I forgot something . . .

It came with two power cables (Ofcourse) and then I got XLR cables (One for each monitor).

When I got home I was like now how the F am I suppose to connect this to my MacMini?

What is the next step guys (The cheapest one) - Darn it . . .
 
I guess i need an audio interface eh? Would it be possible to buy like a converter that connects xlr to the audio output of a Mac?
 
Congratulations, the most bs'y thread title I've seen since I'm a FP member.

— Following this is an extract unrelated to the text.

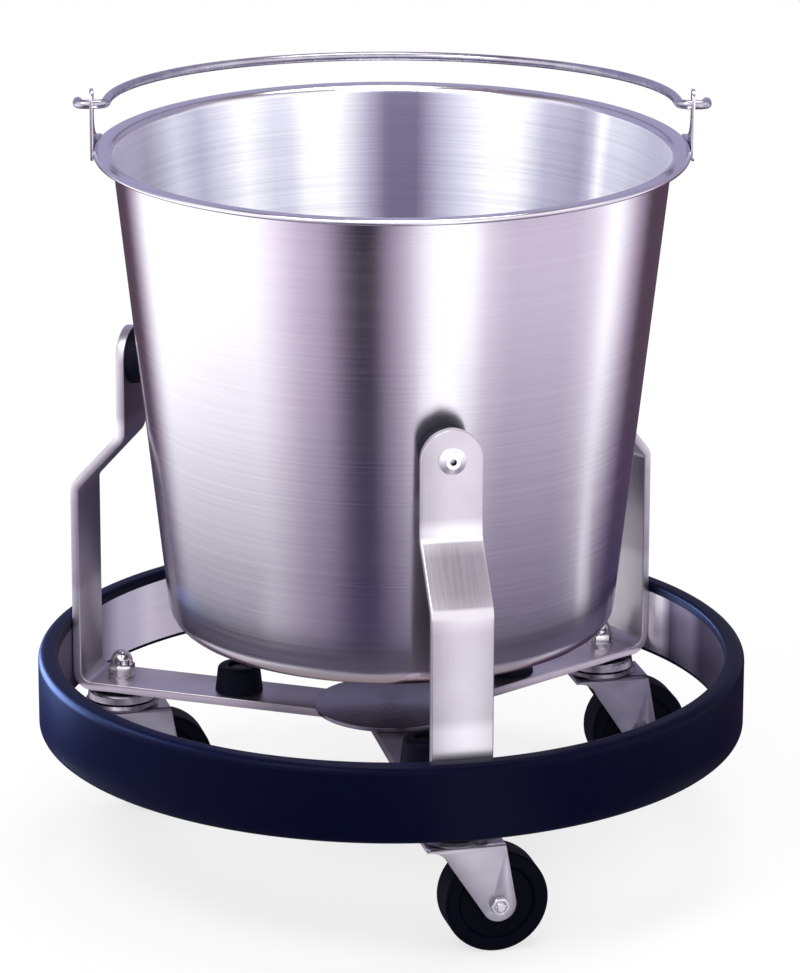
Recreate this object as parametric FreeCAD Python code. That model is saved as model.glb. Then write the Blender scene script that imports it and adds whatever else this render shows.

"Would it be possible to buy like a converter that connects xlr to the audio output of a Mac?"

Yes.
 
Audio interface. Not only will it serve as a way of getting audio in and out of your computer; it'll also take some of the strain off your CPU (simply by being more effective at processing audio than your built in soundcard)
If you don't plan on using any mics then I'd look at the Novation Audio Hub
 
Thx for the info but My Neumann's came with XLR cables and both have female out put (The cables). Which audio interface comes with 'male' xlr outputs so my female xlr cables can connect with them?
 
Audio interface. Not only will it serve as a way of getting audio in and out of your computer; it'll also take some of the strain off your CPU (simply by being more effective at processing audio than your built in soundcard)

A USB interface will use more cpu cycles than will maintaining an internal soundcards’ I/O (such as PCIe). A CPU does not process audio, it sums, then sends those sums to the DAC, which converts it. Or did you mean to say that an external soundcard will process (sum), the audio, thereby relieving the cpu of some load? This is only the case if your soundcard has DSP (think pro tools HD system), and if it doesn’t then there’s no offloading.

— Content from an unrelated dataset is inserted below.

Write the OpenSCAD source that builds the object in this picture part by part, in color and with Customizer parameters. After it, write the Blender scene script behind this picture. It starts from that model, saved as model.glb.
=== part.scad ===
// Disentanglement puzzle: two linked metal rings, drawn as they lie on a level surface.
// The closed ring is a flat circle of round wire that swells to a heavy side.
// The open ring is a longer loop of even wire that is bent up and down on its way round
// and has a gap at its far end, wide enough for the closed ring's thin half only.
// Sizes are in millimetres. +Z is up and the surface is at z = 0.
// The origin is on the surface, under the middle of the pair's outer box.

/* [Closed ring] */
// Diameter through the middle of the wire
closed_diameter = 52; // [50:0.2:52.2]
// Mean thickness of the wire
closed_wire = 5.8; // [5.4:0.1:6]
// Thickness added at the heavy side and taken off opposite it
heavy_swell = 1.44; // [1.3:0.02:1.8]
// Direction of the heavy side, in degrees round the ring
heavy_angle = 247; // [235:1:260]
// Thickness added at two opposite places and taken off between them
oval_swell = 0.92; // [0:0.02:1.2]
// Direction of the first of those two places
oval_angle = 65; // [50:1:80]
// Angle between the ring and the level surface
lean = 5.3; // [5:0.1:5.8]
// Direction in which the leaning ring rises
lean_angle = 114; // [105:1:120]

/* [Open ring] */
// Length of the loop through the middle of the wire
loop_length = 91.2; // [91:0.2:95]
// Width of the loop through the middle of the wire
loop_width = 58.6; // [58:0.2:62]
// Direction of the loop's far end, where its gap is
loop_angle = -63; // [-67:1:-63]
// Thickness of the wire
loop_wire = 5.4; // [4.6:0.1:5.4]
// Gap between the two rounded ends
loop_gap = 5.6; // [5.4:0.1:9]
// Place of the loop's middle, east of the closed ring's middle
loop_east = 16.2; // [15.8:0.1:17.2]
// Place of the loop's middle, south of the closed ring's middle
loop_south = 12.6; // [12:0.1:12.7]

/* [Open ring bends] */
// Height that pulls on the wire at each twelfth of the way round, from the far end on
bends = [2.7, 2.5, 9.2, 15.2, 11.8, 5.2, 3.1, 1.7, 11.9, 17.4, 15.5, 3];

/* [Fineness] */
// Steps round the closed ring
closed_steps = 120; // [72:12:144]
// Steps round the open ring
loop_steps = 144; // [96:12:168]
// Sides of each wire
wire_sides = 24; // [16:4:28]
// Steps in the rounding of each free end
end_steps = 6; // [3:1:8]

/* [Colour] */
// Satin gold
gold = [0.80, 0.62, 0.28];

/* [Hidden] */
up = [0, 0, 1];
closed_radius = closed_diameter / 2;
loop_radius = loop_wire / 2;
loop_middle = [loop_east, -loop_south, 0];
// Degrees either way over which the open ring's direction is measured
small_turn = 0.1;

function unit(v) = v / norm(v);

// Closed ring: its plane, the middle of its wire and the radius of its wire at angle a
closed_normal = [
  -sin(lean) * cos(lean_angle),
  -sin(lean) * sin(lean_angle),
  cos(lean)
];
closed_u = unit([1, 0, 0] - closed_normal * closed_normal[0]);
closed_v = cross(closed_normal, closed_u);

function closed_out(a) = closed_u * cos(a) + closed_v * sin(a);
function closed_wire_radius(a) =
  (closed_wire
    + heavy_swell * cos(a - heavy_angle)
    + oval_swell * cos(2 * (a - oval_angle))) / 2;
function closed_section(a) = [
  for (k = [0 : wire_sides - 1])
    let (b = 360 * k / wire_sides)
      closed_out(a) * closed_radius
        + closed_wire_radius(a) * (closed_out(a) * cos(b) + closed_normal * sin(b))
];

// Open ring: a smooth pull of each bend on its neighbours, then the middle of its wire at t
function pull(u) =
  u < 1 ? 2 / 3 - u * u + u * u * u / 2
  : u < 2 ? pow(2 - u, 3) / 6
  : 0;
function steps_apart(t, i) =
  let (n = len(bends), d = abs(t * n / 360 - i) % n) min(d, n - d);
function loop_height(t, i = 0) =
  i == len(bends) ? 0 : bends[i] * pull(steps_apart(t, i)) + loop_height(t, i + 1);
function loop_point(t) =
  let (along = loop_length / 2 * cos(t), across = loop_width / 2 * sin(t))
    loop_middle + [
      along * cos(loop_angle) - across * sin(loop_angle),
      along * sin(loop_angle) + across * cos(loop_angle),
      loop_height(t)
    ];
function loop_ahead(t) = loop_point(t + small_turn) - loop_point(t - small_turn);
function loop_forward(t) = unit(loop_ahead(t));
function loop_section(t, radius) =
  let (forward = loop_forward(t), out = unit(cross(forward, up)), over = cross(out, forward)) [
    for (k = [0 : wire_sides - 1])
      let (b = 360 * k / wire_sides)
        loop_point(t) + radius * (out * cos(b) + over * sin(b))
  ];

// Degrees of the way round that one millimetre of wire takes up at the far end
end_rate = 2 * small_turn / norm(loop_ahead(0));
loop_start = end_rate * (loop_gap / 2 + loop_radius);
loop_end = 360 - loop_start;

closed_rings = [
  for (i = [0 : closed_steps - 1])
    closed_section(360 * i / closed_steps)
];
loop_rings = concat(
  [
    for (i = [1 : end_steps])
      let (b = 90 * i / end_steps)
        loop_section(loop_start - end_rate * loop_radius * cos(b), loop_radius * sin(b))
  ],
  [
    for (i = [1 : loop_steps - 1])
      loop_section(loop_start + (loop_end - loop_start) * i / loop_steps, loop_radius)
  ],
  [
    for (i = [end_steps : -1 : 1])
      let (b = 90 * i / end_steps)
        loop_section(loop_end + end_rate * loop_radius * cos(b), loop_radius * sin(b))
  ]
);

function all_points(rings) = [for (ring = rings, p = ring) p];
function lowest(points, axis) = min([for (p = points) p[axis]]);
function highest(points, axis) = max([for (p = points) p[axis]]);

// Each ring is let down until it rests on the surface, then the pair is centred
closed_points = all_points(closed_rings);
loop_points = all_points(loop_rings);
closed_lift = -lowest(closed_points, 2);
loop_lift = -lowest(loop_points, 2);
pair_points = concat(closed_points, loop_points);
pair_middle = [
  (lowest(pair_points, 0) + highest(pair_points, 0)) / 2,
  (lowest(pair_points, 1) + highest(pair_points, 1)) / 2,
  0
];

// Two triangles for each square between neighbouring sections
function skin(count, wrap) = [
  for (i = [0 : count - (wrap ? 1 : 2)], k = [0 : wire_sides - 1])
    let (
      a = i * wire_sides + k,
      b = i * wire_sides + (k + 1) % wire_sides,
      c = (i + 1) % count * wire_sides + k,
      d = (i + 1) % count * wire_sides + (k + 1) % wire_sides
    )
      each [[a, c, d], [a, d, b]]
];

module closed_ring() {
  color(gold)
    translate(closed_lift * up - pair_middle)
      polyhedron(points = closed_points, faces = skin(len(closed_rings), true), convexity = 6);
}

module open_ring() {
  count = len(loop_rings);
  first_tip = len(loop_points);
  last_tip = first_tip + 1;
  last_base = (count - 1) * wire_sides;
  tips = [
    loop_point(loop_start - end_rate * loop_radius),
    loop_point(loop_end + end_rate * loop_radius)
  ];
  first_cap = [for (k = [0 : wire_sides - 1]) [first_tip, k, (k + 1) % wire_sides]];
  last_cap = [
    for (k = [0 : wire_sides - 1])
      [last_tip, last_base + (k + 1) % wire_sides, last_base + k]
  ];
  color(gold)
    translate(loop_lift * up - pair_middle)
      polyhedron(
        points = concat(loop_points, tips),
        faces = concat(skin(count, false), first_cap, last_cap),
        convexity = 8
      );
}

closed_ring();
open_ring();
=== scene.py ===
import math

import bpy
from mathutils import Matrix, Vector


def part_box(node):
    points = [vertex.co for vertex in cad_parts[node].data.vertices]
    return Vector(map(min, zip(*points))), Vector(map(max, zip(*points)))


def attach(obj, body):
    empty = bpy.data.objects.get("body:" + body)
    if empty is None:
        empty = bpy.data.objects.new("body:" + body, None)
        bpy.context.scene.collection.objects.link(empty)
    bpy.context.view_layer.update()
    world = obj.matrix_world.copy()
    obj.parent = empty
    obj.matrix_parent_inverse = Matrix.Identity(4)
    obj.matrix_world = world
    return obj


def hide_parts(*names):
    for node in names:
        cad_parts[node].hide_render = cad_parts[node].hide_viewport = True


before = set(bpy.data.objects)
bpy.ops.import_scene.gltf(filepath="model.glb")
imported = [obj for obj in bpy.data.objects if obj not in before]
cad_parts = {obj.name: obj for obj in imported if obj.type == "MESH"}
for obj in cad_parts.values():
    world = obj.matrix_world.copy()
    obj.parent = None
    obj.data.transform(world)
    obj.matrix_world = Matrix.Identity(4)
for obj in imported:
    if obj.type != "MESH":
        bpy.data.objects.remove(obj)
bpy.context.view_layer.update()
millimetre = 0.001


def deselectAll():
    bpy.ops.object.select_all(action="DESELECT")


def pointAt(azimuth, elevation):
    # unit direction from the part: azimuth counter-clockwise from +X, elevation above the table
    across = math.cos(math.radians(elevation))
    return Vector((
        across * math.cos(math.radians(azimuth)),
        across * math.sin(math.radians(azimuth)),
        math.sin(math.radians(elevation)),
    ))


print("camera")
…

The USB I/O will have the highest resource usage in the chain after the sum (CPU / DSP chip).
 
A USB interface will use more cpu cycles than will maintaining an internal soundcards’ I/O (such as PCIe). A CPU does not process audio, it sums, then sends those sums to the DAC, which converts it. Or did you mean to say that an external soundcard will process (sum), the audio, thereby relieving the cpu of some load? This is only the case if your soundcard has DSP (think pro tools HD system), and if it doesn’t then there’s no offloading.

The USB I/O will have the highest resource usage in the chain after the sum (CPU / DSP chip).

The use of a decent AI (and its driver if applicable) is clearly a more efficient way of processing audio than a built-in/onboard soundcard. From my own experience it allows more work to be done on my tracks/songs without pops/clicks and crashes - the load of the CPU is reduced. When I revert back to my onboard card, the CPU load is increased and as such less efficient; pops/clicks & crashes ocur.

Whatever your views are, it's pretty evident that the OP needs an AI pretty sharpish
 
The use of a decent AI (and its driver if applicable) is clearly a more efficient way of processing audio than a built-in/onboard soundcard. From my own experience it allows more work to be done on my tracks/songs without pops/clicks and crashes - the load of the CPU is reduced. When I revert back to my onboard card, the CPU load is increased and as such less efficient; pops/clicks & crashes ocur.

What processing though? On a modern Windows machine there is not a single cpu cycle taken up for the DAC after it’s processed by your software since the HAL is loaded at boot, not when the hardware is called. On OSX it’s negligible, and certainly nothing compared to the resources used on an active usb port. If you have high cpu usage on an internal then there’s something else which is wrong, but it has nothing to do with any 'processing done’ by the external soundcard, i.e. the DAC.

The purpose of an external soundcard is I/O, and, arguably, noise, when talking about the high end.